Intercept X: the data scientist’s view

Machine learning requires amazing people, so let’s meet one…

The latest version of Intercept X contains everything you already know and love about the product, but now it’s powered by deep learning.

To learn more about the role that deep learning plays in Intercept X, we met with Sophos Data Scientist Hillary Sanders.

Hi Hillary, tell us how you contributed to Intercept X…

I’m the team leader of our data science infrastructure group.

I focus on developing the systems that we use to develop and monitor our deep learning models.

What is machine learning?

Machine learning uses models that are trained using data rather than programmed with specific, hand-written rules. The models derive rules from the training data that can be used to make accurate predictions about data that it wasn’t trained on.

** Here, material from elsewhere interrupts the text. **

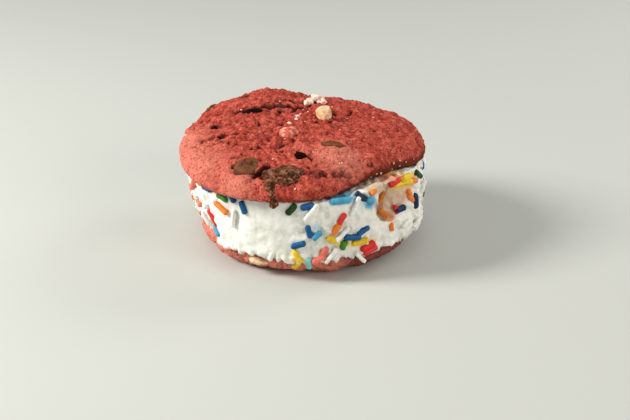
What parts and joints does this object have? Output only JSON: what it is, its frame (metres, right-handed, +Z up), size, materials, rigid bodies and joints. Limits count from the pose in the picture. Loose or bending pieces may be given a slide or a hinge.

Essentially, machine learning models are very large, complex functions that have been optimized to take some input, such as a file, and give us some output, such as whether the file is malicious.

What is deep learning?

Deep learning is a specific type of machine learning that excels at performing very complex tasks like image recognition or language translation. Deep learning models learn to view their training data as a deep, nested hierarchy of concepts, which allows them to learn massive amounts of incredibly complex patterns.

Their ability to break down complex problems into progressively smaller and easier ones, and their ability to pick out useful characteristics amongst masses of noise, makes them an extremely powerful tool for cyber-security applications.

Why is it more sophisticated than machine learning?

As you hand classical machine learning models more and more data, their accuracy tends to stagnate relatively quickly.

On the other hand, deep learning models have extraordinarily high information capacity. When you give deep learning models hundreds of millions of training examples their accuracy just keeps on going up!

Because Sophos has access to massive stores of such data, we’ve been able to develop deep learning models that blow away their more classically designed counterparts.

How does deep learning change security?

Put simply, deep learning models allow us to identify malware that’s never been seen before, with stunning accuracy. Our models can identify the core features that make a malware sample malicious and see through the superficial changes that might fool other systems.